Cuenta el evangelio que Jesús fue llevado por el Espíritu al desierto para ser tentado por el diablo (cf. Mt 4,1) [...]. La tentación de Jesús señala el cumplimiento de la tentación de Adán. Así como esta última fue causa de la caída de toda carne, en la tentación de Jesucristo toda carne fue sustraída del poder de Satanás. En efecto, Jesucristo tomó sobre sí nuestra carne, soportó nuestra tentación y consiguió la victoria. Cristo fue tentado y venció; por eso podemos rezar nosotros en el Padre nuestro: «No nos dejes caer en la tentación». Efectivamente, la tentación ya ha tenido lugar y ha sido superada; lo hizo en nuestro lugar: «Considera la tentación de tu Hijo Jesucristo y no nos sometas a la tentación». Podemos y debemos estar seguros de que Dios escucha esta oración, porque es oída en la persona de Jesús. Ahora ya no seremos sometidos a la tentación, porque toda tentación que sobreviene es la tentación de Jesucristo en sus miembros, en su Iglesia. No somos tentados nosotros, sino que Jesucristo es tentado en nosotros.

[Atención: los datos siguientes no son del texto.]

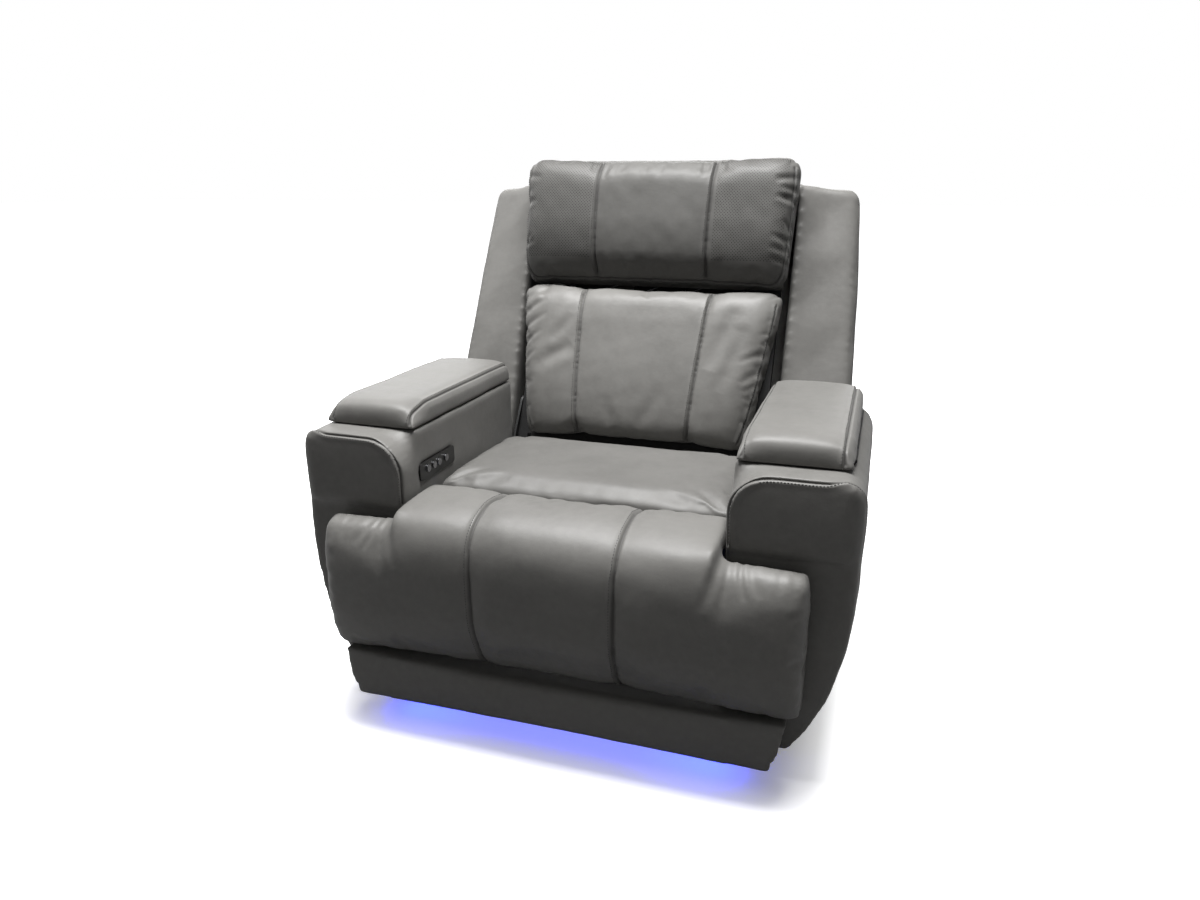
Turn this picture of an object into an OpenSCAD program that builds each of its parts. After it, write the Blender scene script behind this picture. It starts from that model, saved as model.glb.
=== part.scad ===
/* [Overall] */
// Width over both arms
overall_w = 1100; // [1040:5:1180]
// Depth from the front of the foot pad to the rear of the back
overall_d = 1027; // [1000:1:1060]
// Clear width of the seat between the arms
seat_w = 632; // [600:4:660]
// Height of the seat above the floor
seat_h = 485; // [475:1:500]

/* [Arms] */
// Height of the underside of the arms
arm_base_z = 62; // [55:1:75]
// Height of the arm tops under the lids
arm_top_z = 595; // [585:1:615]
// Length of an arm, front to rear
arm_len = 545; // [520:5:555]
// Depth of an arm's front behind the front of the foot pad
arm_setback = 86; // [82:1:100]
// How far an arm narrows from its widest line to its foot
arm_foot_in = 102; // [70:1:120]
// Height of an arm's widest line
arm_wide_z = 460; // [430:5:480]
// Radius of an arm's outer top edge
arm_top_r = 46; // [35:1:50]
// Radius of an arm's outer front edge, seen from above
arm_front_r = 34; // [20:1:44]
// Radius of the inner top corner of the arm front
pod_inner_r = 48; // [30:1:56]
// Height of the underside of the arm front's nose
pod_low_z = 456; // [452:1:470]

/* [Storage] */
// Depth of the storage well in each arm
well_d = 118; // [80:1:150]
// Inner wall of an arm beside the well
well_wall = 26; // [20:1:34]
// Thickness of the plastic bin wall
bin_t = 3; // [2:0.5:4]
// Thickness of a lid's padding
lid_pad_t = 40; // [34:1:46]
// Thickness of a lid's board
lid_board_t = 9; // [8:1:12]
// Distance of a lid's rear in front of the arm's rear
lid_rear_in = 6; // [4:1:24]
// How far a lid sets back from the arm front
lid_setback = 62; // [56:1:80]

/* [Foot pad] */
// Width of the T-shaped foot pad
pad_w = 942; // [900:2:960]
// Height of the foot pad's lower edge
pad_low_z = 157; // [152:1:165]
// Height of the pad's side wings
wing_top_z = 449; // [430:1:450]
// Depth from the pad's front to its back face
pad_t = 76; // [70:1:80]
// Depth from the pad's front to the crease at the seat cushion
roll_len = 208; // [200:1:212]
// Distance of the pad's sewn seams from the middle
pad_seam_x = 140; // [120:1:170]
// Thickness of the plywood boards
ply_t = 12; // [9:1:15]

/* [Base] */
// Height of the underside of the front rail
rail_low_z = 45; // [40:1:50]
// Height of the top of the front rail
rail_top_z = 147; // [140:1:150]
// Half width of the front rail at its top
rail_half_w = 446; // [430:1:460]
// Radius of a glide foot
foot_r = 22; // [18:1:28]

/* [Back] */
// Lean of the back from upright, in degrees
back_lean = 24.7; // [20:0.1:27]
// Height of the back's pivot
back_pivot_z = 400; // [396:1:404]
// Distance of the back's pivot in front of the arms' rear
back_pivot_in = 31; // [25:1:35]
// Length of the back shell above its pivot
back_h = 717; // [690:1:740]
// Half width of the back shell at its top
back_top_hw = 461; // [440:1:480]
// Half width of the back shell at its foot
back_low_hw = 500; // [480:1:520]
// Thickness of the back shell behind its front edge
back_t = 135; // [110:1:140]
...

Satanás no pudo provocar la caída del Hijo de Dios, y por eso le persigue ahora en sus miembros, exponiéndolos a todas las tentaciones. Ahora bien, estas tentaciones extremas son sólo las prolongaciones de la tentación de Jesús; en efecto, el poder de la tentación fue destrozado en la tentación de Jesús. Con todo, hace falta que sus discípulos sepan salir de esta tentación. Entonces el Reino de Dios estará seguro: «Precisamente porque él mismo fue sometido al sufrimiento y a la prueba, puede socorrer ahora a los que están bajo la prueba» (Heb 2,18; cf. asimismo 4,15ss). Aquí no se trata sólo de la ayuda que puede aportar el que conoce la desesperación y los sufrimientos ajenos por experiencia personal, sino más bien del hecho de que, en mis tentaciones, sólo su tentación representa para mí una ayuda. Participar en su tentación puede ser una ayuda en mi tentación. No debo comprender, por tanto, mi tentación de otro modo que como tentación de Jesucristo. Mi ayuda está en su tentación, porque sólo en ella está la victoria (D. Bonhoeffer, Si je n'ai pas l'amour, Ginebra, pp. 59 y 64).